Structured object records
________________________

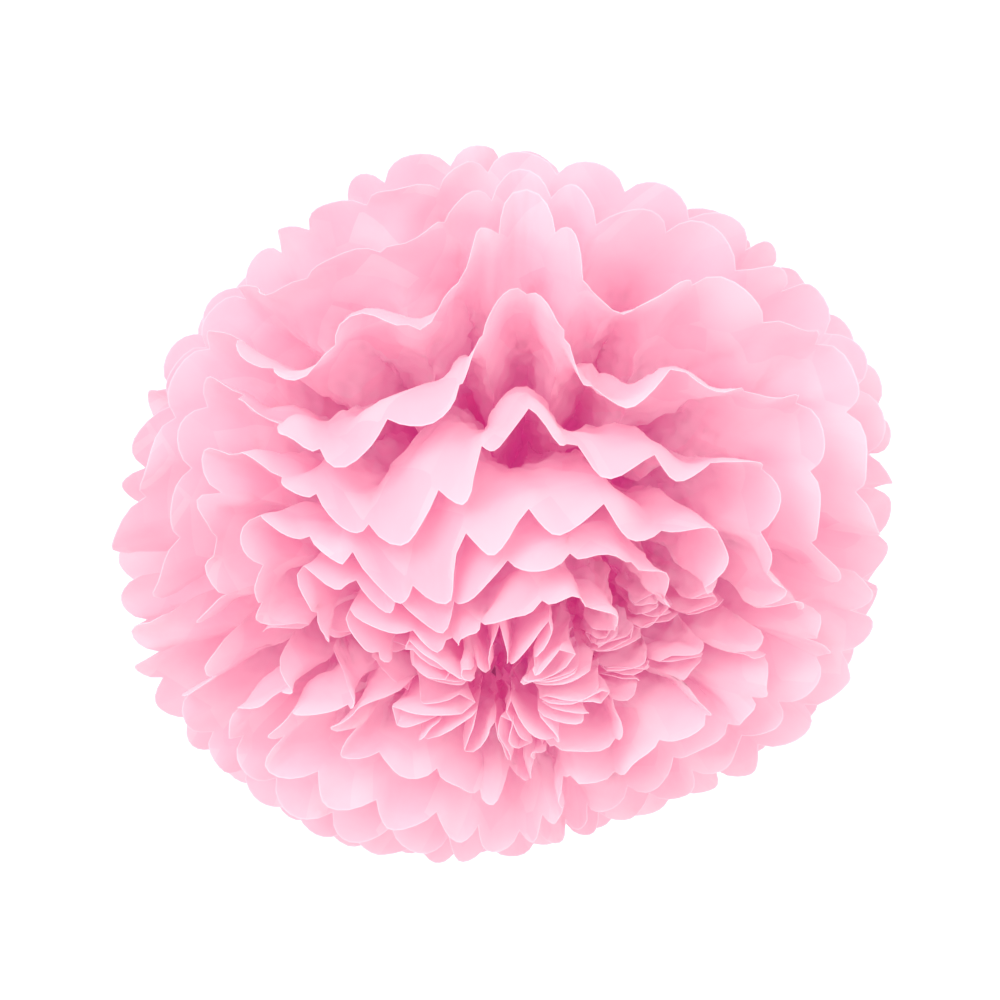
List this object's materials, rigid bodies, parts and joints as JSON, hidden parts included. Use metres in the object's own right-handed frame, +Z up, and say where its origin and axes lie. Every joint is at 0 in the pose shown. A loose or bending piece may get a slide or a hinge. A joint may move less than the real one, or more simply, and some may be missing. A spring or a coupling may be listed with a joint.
{
  "type": "tissue paper pom pom",
  "caption": "Pink tissue paper pom pom: folded sheets with scalloped ends, tied round the middle with wire and opened into a ruffled ball.",
  "frame": {"origin": "the middle of the tie, where the wire holds the stack of sheets", "axes": "+X along the ball's width, -Y towards the front pole that the first sheet points at, +Z up; the folds run up and down from the tie"},
  "size_m": [0.1993, 0.1705, 0.1813],
  "materials": {
    "tissue_sheet_01": "matt tissue paper, slightly translucent",
    "tissue_sheet_02": "matt tissue paper, slightly translucent",
    "tissue_sheet_03": "matt tissue paper, slightly translucent",
    "tissue_sheet_04": "matt tissue paper, slightly translucent",
    "tissue_sheet_05": "matt tissue paper, slightly translucent",
    "tissue_sheet_06": "matt tissue paper, slightly translucent",
    "tissue_sheet_07": "matt tissue paper, slightly translucent",
    "tissue_sheet_08": "matt tissue paper, slightly translucent",
    "tissue_sheet_09": "matt tissue paper, slightly translucent",
    "tissue_sheet_10": "matt tissue paper, slightly translucent",
    "tissue_sheet_11": "matt tissue paper, slightly translucent",
    "tissue_sheet_12": "matt tissue paper, slightly translucent",
    "tissue_sheet_13": "matt tissue paper, slightly translucent",
    "tie_wire": "plain soft wire"
  },
  "bodies": {
    "root": {"tissue_sheet_01": "tissue_sheet_01", "tissue_sheet_02": "tissue_sheet_02", "tissue_sheet_03": "tissue_sheet_03", "tissue_sheet_04": "tissue_sheet_04", "tissue_sheet_05": "tissue_sheet_05", "tissue_sheet_06": "tissue_sheet_06", "tissue_sheet_07": "tissue_sheet_07", "tissue_sheet_08": "tissue_sheet_08", "tissue_sheet_09": "tissue_sheet_09", "tissue_sheet_10": "tissue_sheet_10", "tissue_sheet_11": "tissue_sheet_11", "tissue_sheet_12": "tissue_sheet_12", "tissue_sheet_13": "tissue_sheet_13", "tie_wire": "tie_wire"}
  },
  "joints": []
}
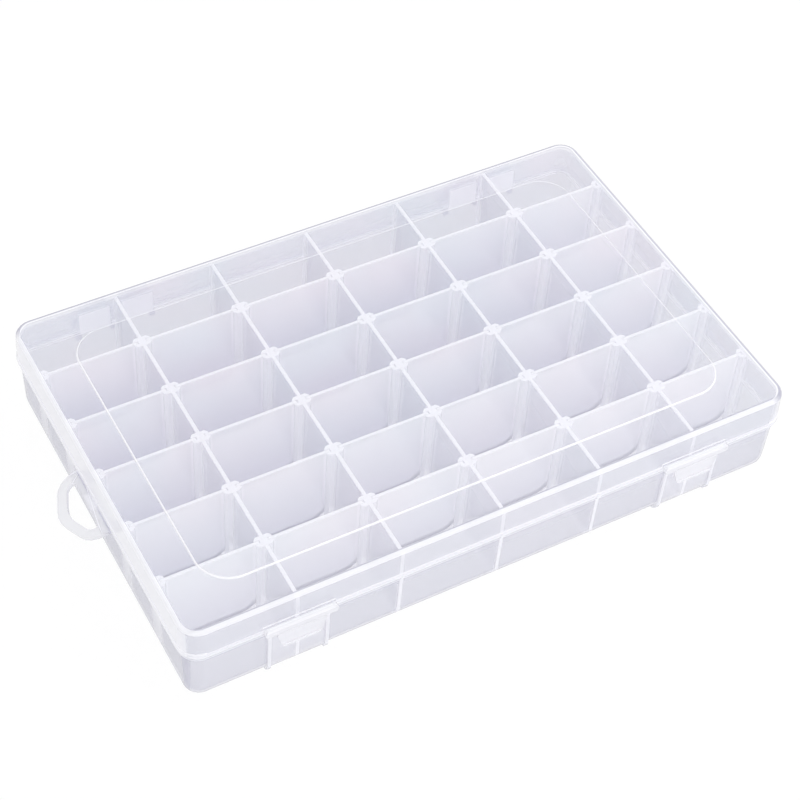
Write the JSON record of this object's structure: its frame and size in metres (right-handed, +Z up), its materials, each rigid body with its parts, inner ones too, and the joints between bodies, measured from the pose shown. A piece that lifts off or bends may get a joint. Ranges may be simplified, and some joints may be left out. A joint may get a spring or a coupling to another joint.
{
  "type": "compartment box with hinged lid",
  "caption": "Clear moulded storage box with removable dividers in slotted posts, a hinged lid, front latches and a hanging loop.",
  "frame": {"origin": "on the plane the box rests on, under the middle of the compartments", "axes": "+X along the long side, away from the hanging loop; +Y towards the hinges; +Z up through the lid"},
  "size_m": [0.2853, 0.1834, 0.0448],
  "materials": {
    "tray_plastic": "clear, slightly milky moulded plastic, softly glossy",
    "lid_plastic": "clear moulded plastic, glossy",
    "divider_plastic": "clear, slightly milky moulded plastic, satin"
  },
  "bodies": {
    "tray": {"tray": "tray_plastic", "hanging_loop": "tray_plastic", "partition_1": "tray_plastic", "partition_2": "tray_plastic", "partition_3": "tray_plastic", "partition_4": "tray_plastic", "partition_5": "tray_plastic"},
    "lid": {"lid": "lid_plastic", "lid_skirt_front": "lid_plastic", "lid_skirt_back": "lid_plastic", "lid_skirt_left": "lid_plastic", "lid_skirt_right": "lid_plastic"},
    "latch_left": {"latch_left": "lid_plastic"},
    "latch_right": {"latch_right": "lid_plastic"},
    "dividers": {"divider_row1_col1": "divider_plastic", "divider_row1_col2": "divider_plastic", "divider_row1_col3": "divider_plastic", "divider_row1_col4": "divider_plastic", "divider_row1_col5": "divider_plastic", "divider_row1_col6": "divider_plastic", "divider_row2_col1": "divider_plastic", "divider_row2_col2": "divider_plastic", "divider_row2_col3": "divider_plastic", "divider_row2_col4": "divider_plastic", "divider_row2_col5": "divider_plastic", "divider_row2_col6": "divider_plastic", "divider_row3_col1": "divider_plastic", "divider_row3_col2": "divider_plastic", "divider_row3_col3": "divider_plastic", "divider_row3_col4": "divider_plastic", "divider_row3_col5": "divider_plastic", "divider_row3_col6": "divider_plastic", "divider_row4_col1": "divider_plastic", "divider_row4_col2": "divider_plastic", "divider_row4_col3": "divider_plastic", "divider_row4_col4": "divider_plastic", "divider_row4_col5": "divider_plastic", "divider_row4_col6": "divider_plastic", "divider_row5_col1": "divider_plastic", "divider_row5_col2": "divider_plastic", "divider_row5_col3": "divider_plastic", "divider_row5_col4": "divider_plastic", "divider_row5_col5": "divider_plastic", "divider_row5_col6": "divider_plastic"}
  },
  "joints": [
    {"name": "lid_hinge", "type": "hinge", "parent": "tray", "child": "lid", "pos_m": [0, 0.09025, 0.03], "axis": [-1, 0, 0], "range_deg": [0, 180]},
    {"name": "latch_left_fold", "type": "hinge", "parent": "lid", "child": "latch_left", "pos_m": [-0.089, -0.08775, 0.033], "axis": [-1, 0, 0], "range_deg": [0, 110]},
    {"name": "latch_right_fold", "type": "hinge", "parent": "lid", "child": "latch_right", "pos_m": [0.089, -0.08775, 0.033], "axis": [-1, 0, 0], "range_deg": [0, 110]},
    {"name": "dividers_lift", "type": "slide", "parent": "tray", "child": "dividers", "axis": [0, 0, 1], "range_m": [0, 0.0003]}
  ]
}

________________________

**Work to complete**
Each record above should be output again exactly.

**Response for this exercise**
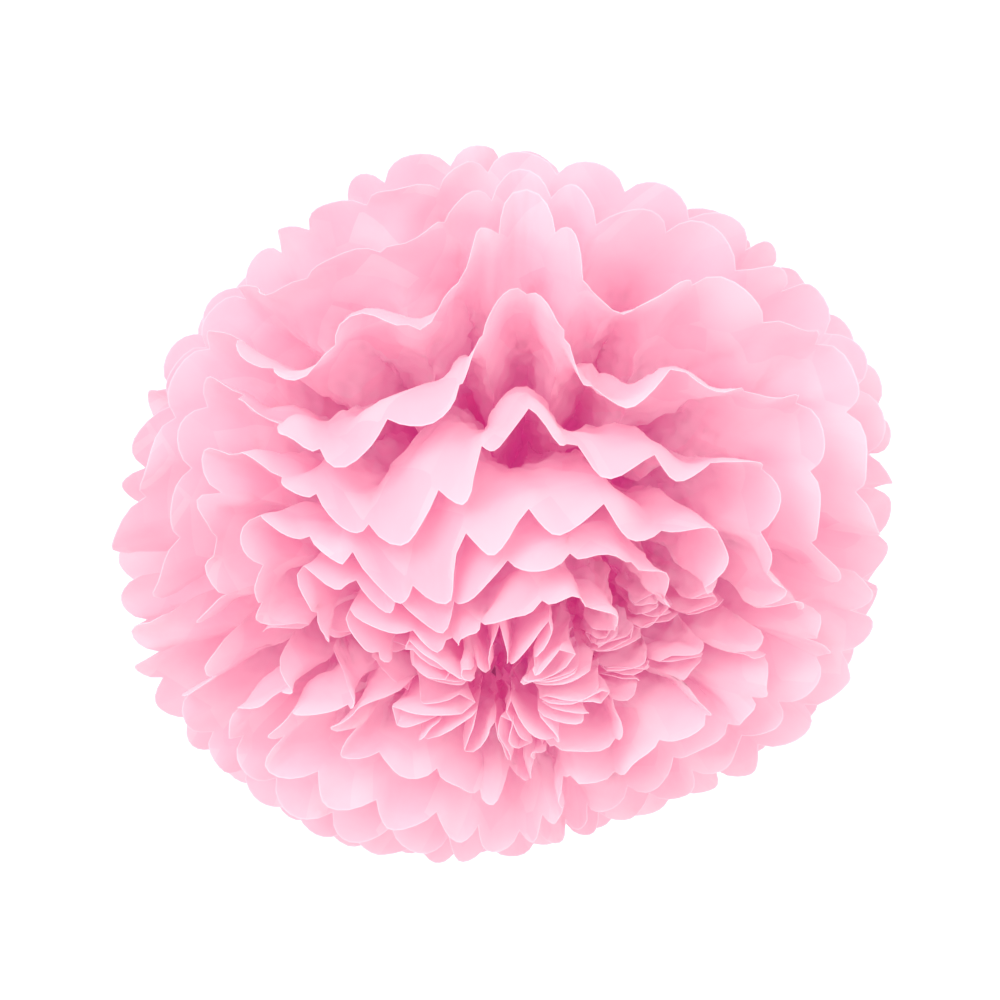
List this object's materials, rigid bodies, parts and joints as JSON, hidden parts included. Use metres in the object's own right-handed frame, +Z up, and say where its origin and axes lie. Every joint is at 0 in the pose shown. A loose or bending piece may get a slide or a hinge. A joint may move less than the real one, or more simply, and some may be missing. A spring or a coupling may be listed with a joint.
{
  "type": "tissue paper pom pom",
  "caption": "Pink tissue paper pom pom: folded sheets with scalloped ends, tied round the middle with wire and opened into a ruffled ball.",
  "frame": {"origin": "the middle of the tie, where the wire holds the stack of sheets", "axes": "+X along the ball's width, -Y towards the front pole that the first sheet points at, +Z up; the folds run up and down from the tie"},
  "size_m": [0.1993, 0.1705, 0.1813],
  "materials": {
    "tissue_sheet_01": "matt tissue paper, slightly translucent",
    "tissue_sheet_02": "matt tissue paper, slightly translucent",
    "tissue_sheet_03": "matt tissue paper, slightly translucent",
    "tissue_sheet_04": "matt tissue paper, slightly translucent",
    "tissue_sheet_05": "matt tissue paper, slightly translucent",
    "tissue_sheet_06": "matt tissue paper, slightly translucent",
    "tissue_sheet_07": "matt tissue paper, slightly translucent",
    "tissue_sheet_08": "matt tissue paper, slightly translucent",
    "tissue_sheet_09": "matt tissue paper, slightly translucent",
    "tissue_sheet_10": "matt tissue paper, slightly translucent",
    "tissue_sheet_11": "matt tissue paper, slightly translucent",
    "tissue_sheet_12": "matt tissue paper, slightly translucent",
    "tissue_sheet_13": "matt tissue paper, slightly translucent",
    "tie_wire": "plain soft wire"
  },
  "bodies": {
    "root": {"tissue_sheet_01": "tissue_sheet_01", "tissue_sheet_02": "tissue_sheet_02", "tissue_sheet_03": "tissue_sheet_03", "tissue_sheet_04": "tissue_sheet_04", "tissue_sheet_05": "tissue_sheet_05", "tissue_sheet_06": "tissue_sheet_06", "tissue_sheet_07": "tissue_sheet_07", "tissue_sheet_08": "tissue_sheet_08", "tissue_sheet_09": "tissue_sheet_09", "tissue_sheet_10": "tissue_sheet_10", "tissue_sheet_11": "tissue_sheet_11", "tissue_sheet_12": "tissue_sheet_12", "tissue_sheet_13": "tissue_sheet_13", "tie_wire": "tie_wire"}
  },
  "joints": []
}
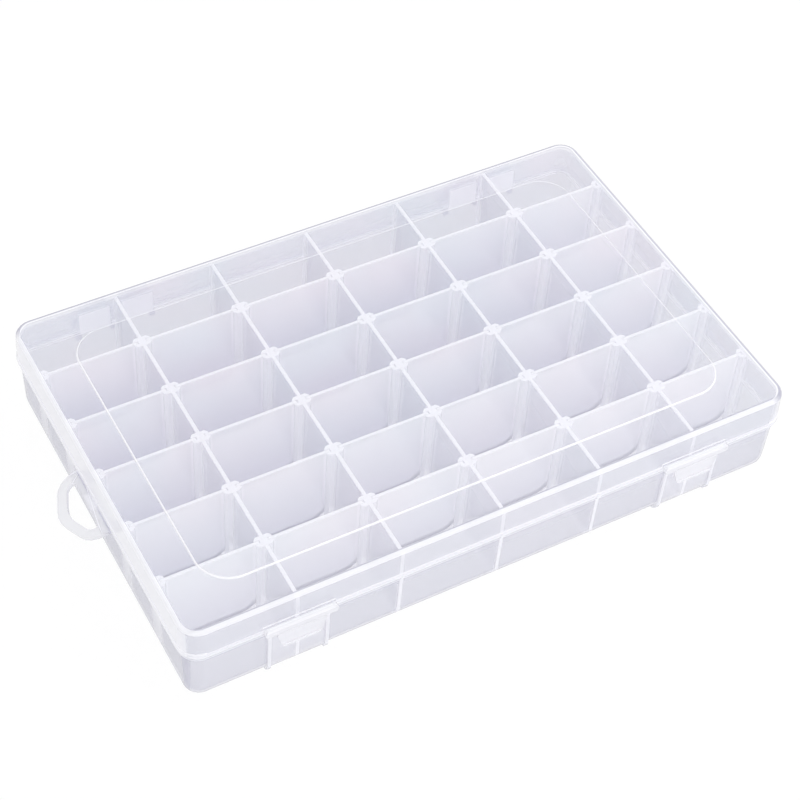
Write the JSON record of this object's structure: its frame and size in metres (right-handed, +Z up), its materials, each rigid body with its parts, inner ones too, and the joints between bodies, measured from the pose shown. A piece that lifts off or bends may get a joint. Ranges may be simplified, and some joints may be left out. A joint may get a spring or a coupling to another joint.
{
  "type": "compartment box with hinged lid",
  "caption": "Clear moulded storage box with removable dividers in slotted posts, a hinged lid, front latches and a hanging loop.",
  "frame": {"origin": "on the plane the box rests on, under the middle of the compartments", "axes": "+X along the long side, away from the hanging loop; +Y towards the hinges; +Z up through the lid"},
  "size_m": [0.2853, 0.1834, 0.0448],
  "materials": {
    "tray_plastic": "clear, slightly milky moulded plastic, softly glossy",
    "lid_plastic": "clear moulded plastic, glossy",
    "divider_plastic": "clear, slightly milky moulded plastic, satin"
  },
  "bodies": {
    "tray": {"tray": "tray_plastic", "hanging_loop": "tray_plastic", "partition_1": "tray_plastic", "partition_2": "tray_plastic", "partition_3": "tray_plastic", "partition_4": "tray_plastic", "partition_5": "tray_plastic"},
    "lid": {"lid": "lid_plastic", "lid_skirt_front": "lid_plastic", "lid_skirt_back": "lid_plastic", "lid_skirt_left": "lid_plastic", "lid_skirt_right": "lid_plastic"},
    "latch_left": {"latch_left": "lid_plastic"},
    "latch_right": {"latch_right": "lid_plastic"},
    "dividers": {"divider_row1_col1": "divider_plastic", "divider_row1_col2": "divider_plastic", "divider_row1_col3": "divider_plastic", "divider_row1_col4": "divider_plastic", "divider_row1_col5": "divider_plastic", "divider_row1_col6": "divider_plastic", "divider_row2_col1": "divider_plastic", "divider_row2_col2": "divider_plastic", "divider_row2_col3": "divider_plastic", "divider_row2_col4": "divider_plastic", "divider_row2_col5": "divider_plastic", "divider_row2_col6": "divider_plastic", "divider_row3_col1": "divider_plastic", "divider_row3_col2": "divider_plastic", "divider_row3_col3": "divider_plastic", "divider_row3_col4": "divider_plastic", "divider_row3_col5": "divider_plastic", "divider_row3_col6": "divider_plastic", "divider_row4_col1": "divider_plastic", "divider_row4_col2": "divider_plastic", "divider_row4_col3": "divider_plastic", "divider_row4_col4": "divider_plastic", "divider_row4_col5": "divider_plastic", "divider_row4_col6": "divider_plastic", "divider_row5_col1": "divider_plastic", "divider_row5_col2": "divider_plastic", "divider_row5_col3": "divider_plastic", "divider_row5_col4": "divider_plastic", "divider_row5_col5": "divider_plastic", "divider_row5_col6": "divider_plastic"}
  },
  "joints": [
    {"name": "lid_hinge", "type": "hinge", "parent": "tray", "child": "lid", "pos_m": [0, 0.09025, 0.03], "axis": [-1, 0, 0], "range_deg": [0, 180]},
    {"name": "latch_left_fold", "type": "hinge", "parent": "lid", "child": "latch_left", "pos_m": [-0.089, -0.08775, 0.033], "axis": [-1, 0, 0], "range_deg": [0, 110]},
    {"name": "latch_right_fold", "type": "hinge", "parent": "lid", "child": "latch_right", "pos_m": [0.089, -0.08775, 0.033], "axis": [-1, 0, 0], "range_deg": [0, 110]},
    {"name": "dividers_lift", "type": "slide", "parent": "tray", "child": "dividers", "axis": [0, 0, 1], "range_m": [0, 0.0003]}
  ]
}